= Kō Bun'yū =

Taiwanese author (1938–2024)

Kō Bun'yū (黄文雄; 1938 – 2024), also known as Huang Wenxiong (黃文雄 (Huáng Wénxióng, N̂g Bûn-hiông)), was a controversial Taiwanese author, an activist of the Taiwan independence movement, who is well-known for his staunch anti-Mainland Chinese stance and for penning a number of highly controversial books about Chinese, Japanese and Korean history and culture. Most of his life, he was living in Japan.

==Early life and education==
In 1960s, while studying at Waseda University Ko began his activist career: he published articles and edited magazines for the Taiwanese community, questioned the legitimacy of the Chinese Nationalist Party’s military occupation of Taiwan and advocated for building up a Taiwan nation.

==Career==
Kō was a visiting professor at Takushoku University. His works often assert that Taiwan and Korea owe their present-day successes, and much of their culture, to Japan.

===Political activism===
Kō was an advisor to the Society for the Restoration of Sovereignty (Shukenkaifuku wo mezasukai) and a councilor of the World Strategic Research Institute (a think tank affiliated with the Family Federation for World Peace and Unification (formerly the Unification Church)).

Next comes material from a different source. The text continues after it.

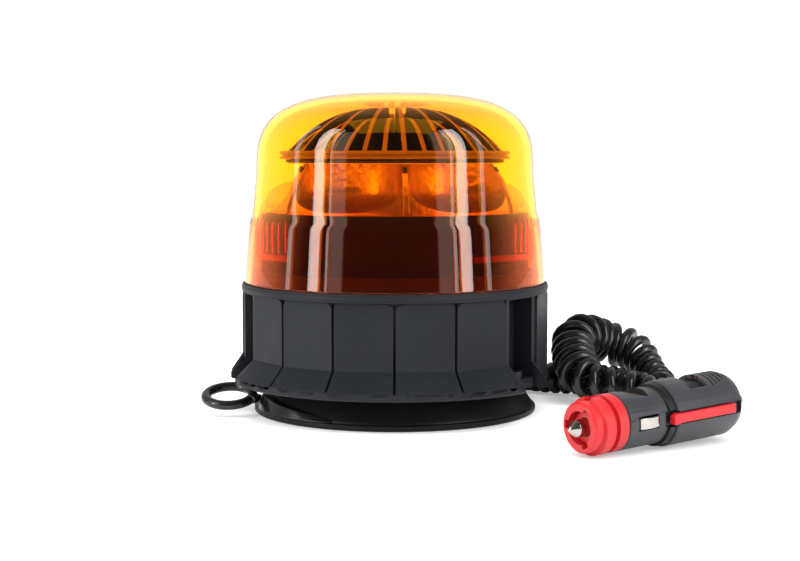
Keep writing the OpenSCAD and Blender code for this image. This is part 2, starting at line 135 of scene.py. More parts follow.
def filleted(corners: Sequence[Corner], closed: bool = False) -> list[Point2]:
    """Rounds the corners of an outline.

    Args:
        corners: Points (r, z, fillet radius).
        closed: Whether the last point joins the first.

    Returns:
        The outline's points with an arc at each corner that has a fillet.
    """
    count = len(corners)
    points: list[Point2] = []
    for i, (x, y, radius) in enumerate(corners):
        if radius <= 0 or (not closed and i in (0, count - 1)):
            points.append((x, y))
            continue
        here = Vector((x, y))
        before = Vector(corners[i - 1][:2]) - here
        after = Vector(corners[(i + 1) % count][:2]) - here
        half = before.angle(after) / 2
        reach = min(radius / math.tan(half), 0.49 * before.length, 0.49 * after.length)
        a, b = here + before.normalized() * reach, here + after.normalized() * reach
        for k in range(FILLET_STEPS + 1):
            t = k / FILLET_STEPS
            q = a * (1 - t) ** 2 + here * 2 * t * (1 - t) + b * t**2
            points.append((q.x, q.y))
    return points


def add_modifier(piece: bpy.types.Object, kind: str, **settings: object) -> None:
    """Adds a modifier with its settings.

    Args:
        piece: The object.
        kind: Blender's modifier type.
        **settings: Attributes of the modifier.
    """
    modifier = piece.modifiers.new(kind.title(), kind)
    for key, value in settings.items():
        setattr(modifier, key, value)


def bevel(piece: bpy.types.Object, width: float, angle: float, segments: int = 2, **settings: object) -> None:
    """Rounds a piece's sharp edges.

    Args:
        piece: The object.
        width: Bevel width in millimetres.
        angle: Edges sharper than this many degrees are rounded.
        segments: Segments of the rounding.
        **settings: More attributes of the modifier.
    """
    add_modifier(piece, "BEVEL", width=width * MM, segments=segments, limit_method="ANGLE",
                 angle_limit=math.radians(angle), **settings)


def even_shading(piece: bpy.types.Object) -> None:
    """Keeps the shading of a piece's large faces flat beside its rounded edges."""
    add_modifier(piece, "WEIGHTED_NORMAL", keep_sharp=False, weight=60)


def soften(piece: bpy.types.Object, width: float, angle: float = 30.0, segments: int = 2) -> None:
    """Rounds a piece's sharp edges and evens its shading.

    Args:
        piece: The object.
        width: Bevel width in millimetres.
        angle: Edges sharper than this many degrees are rounded.
        segments: Segments of the rounding.
    """
    bevel(piece, width, angle, segments, use_clamp_overlap=True, miter_outer="MITER_ARC")
    even_shading(piece)


def cut_by(piece: bpy.types.Object, tool: bpy.types.Object) -> None:
    """Takes a tool's volume out of a piece."""
    add_modifier(piece, "BOOLEAN", operation="DIFFERENCE", object=tool, solver="EXACT")


def turn_copies(piece: bpy.types.Object, count: int, step: float, place: Matrix | None = None) -> None:
    """Repeats a piece round the Z axis, and applies it.

    Args:
        piece: The object.
        count: How many copies there are in all.
        step: The angle from one to the next, in degrees.
        place: What is done to the whole set afterwards.
    """
    pivot = bpy.data.objects.new("turn_pivot", None)
    pivot.rotation_euler.z = math.radians(step)
    bpy.context.scene.collection.objects.link(pivot)
    add_modifier(piece, "ARRAY", count=count, use_relative_offset=False, use_object_offset=True,
                 offset_object=pivot)
    settle(piece, place)
    bpy.data.objects.remove(pivot)


def turned(name: str, outline: Sequence[Point2], steps: int = 128, closed: bool = True) -> bpy.types.Object:
    """Turns an outline about Z with a live Screw modifier.

    Args:
        name: The piece's name.
        outline: Points (r, z) in millimetres, down the outside and up the inside.
        steps: Steps of the turn.
        closed: Whether the outline is a loop.

    Returns:
        The piece.
    """
    bm = bmesh.new()
    verts = [bm.verts.new((r * MM, 0, z * MM)) for r, z in outline]
    for a, b in zip(verts, verts[1:], strict=False):
        bm.edges.new((a, b))
    if closed:
        bm.edges.new((verts[-1], verts[0]))
    piece = from_bmesh(name, bm)
    add_modifier(piece, "SCREW", axis="Z", angle=math.tau, steps=steps, render_steps=steps,
                 use_merge_vertices=True, merge_threshold=2e-5, use_smooth_shade=True)
    even_shading(piece)
    return piece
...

In 1974, he was among the organisers of World Federation of Taiwanese Associations

In early 2000, following the Democratic Progressive Party’s first transition into power, Kō and other Taiwanese public figures collaborated with then-Representative of Taiwan to Japan, Hsu Shih-kai (許世楷), in a lobbying campaign that successfully convinced the Government of Japan to grant visa-free status to Taiwanese nationals.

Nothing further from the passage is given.